Go Bootcamp and Basic Datastructures

Go is the chosen language for this endeavor but I haven't really used it much. As such, I'm going to spend the first month-ish amount of time learning Go more thoroughly. Mostly, I'll be doing so through reading and then writing some basic database centric datastructures.

I could probably give a bit more detail about why Go specifically, but suffice it to say that I wanted: systems(ish) programming language, some broader industry usage, and not Rust (I don't hate Rust, I just didn't like it enough to use it here).

As for the basic datastructures, I plan to:

Produce basic implementations of Queue, Hashmap, LRU, B-tree
Produce a simple slotted page
Produce a simple disk manager
Read up on LSMs -- I have to cut somewhere and LSMs are it. I definitely need to at least understand the tradeoffs between them and B-trees, but I don't think I need to implement both (especially since later modules will be utilizing the B-tree for indexing)

The Buffer Pool

After I've gotten my feet wet with some basic database specific datastructures, the first step toward the real thing is to build a Buffer Pool.

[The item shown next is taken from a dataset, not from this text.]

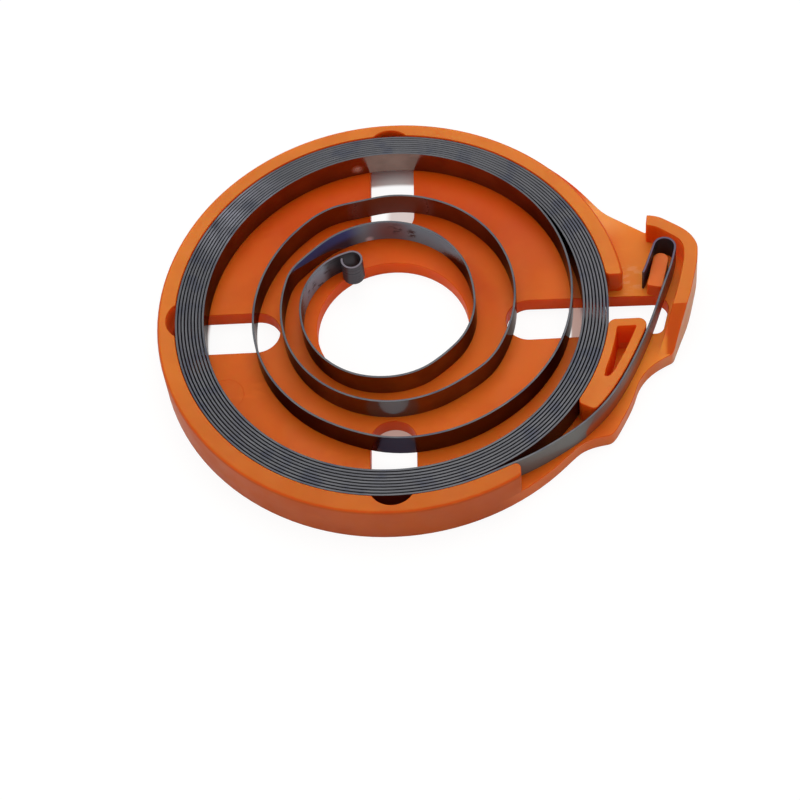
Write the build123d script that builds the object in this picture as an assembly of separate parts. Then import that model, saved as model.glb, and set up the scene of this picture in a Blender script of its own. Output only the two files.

In this section, I will cover:

Building a Buffer Pool Manager
Table Heap
Table Scan
Various benchmarks to test performance on this toy implementation

The B+Tree Index

This section is notoriously a slog so I anticipate it taking a bit longer than previous sections. Some specifics:

B+Tree leaf nodes and tweaks from B-Tree implementation to work on raw bytes
B+Tree internal nodes
Index iterator

Transactions and Recovery

This is where we make the database actually reliable. I'll be honest, this phase is still pretty abstract to me, but the goal is to understand how databases stay consistent and recover from crashes.

Concurrency Control

How do you let multiple transactions happen at once without corrupting data? Locking, isolation levels, all that good stuff.

Logging (WAL)

Write-ahead logging is apparently the trick that makes crash recovery possible. Write to the log before you write to disk, and you can always figure out what happened. Seems simple in theory; I'm sure the details are not. Also! Somehow it seems to make SQLite perform better in concurrent applications?

Recovery

How does a database recover after a crash? There's apparently a famous algorithm for this (ARIES). I want to build something where I can literally kill the process mid-transaction and watch it recover correctly.

Query Execution and SQL

At this point, we have a storage engine and transactions. Now we need to actually run queries against it.

Operators

How does a query actually get executed? What happens between parsing SELECT * FROM users and getting rows back? I'm hoping this finally makes all those "explain plan" outputs make sense.

The Optimizer

How does the database decide the best way to run a query? This is apparently a deep rabbit hole, so I'm planning to keep it simple. Not trying to build Postgres here.

SQL Interface

I'm definitely not writing a SQL parser from scratch. I'll use an existing parser (probably from Vitess or PingCAP) and focus on binding it to my storage engine. The goal is a working REPL where I can actually run queries.

Distributed Systems

The final boss. Taking everything single-node and making it work across multiple machines.

Consensus (Raft)

How do multiple machines agree on what happened? I know this is notoriously difficult to implement correctly, so some corners may be cut.

Distributed KV

Taking the single-node storage engine and making it work on top of the consensus layer.

Sharding and Capstone

Splitting data across multiple machines, rebalancing when things get uneven, and maybe distributed transactions if I'm feeling ambitious. The end goal is something that vaguely resembles a real distributed database—emphasis on vaguely.

In the end

Ultimately, I know that this is fairly ambitious and somewhat hazy in implementation details. However, I'm excited to get going. Throughout the process I will be posting about various things that I'm learning related to database internals and/or Go. It won't necessarily be framed as if I'm an expert teaching others, but rather as a learning tool for myself. Writing forces you to clarify your thinking.

Up next, some explorations into Hashmaps.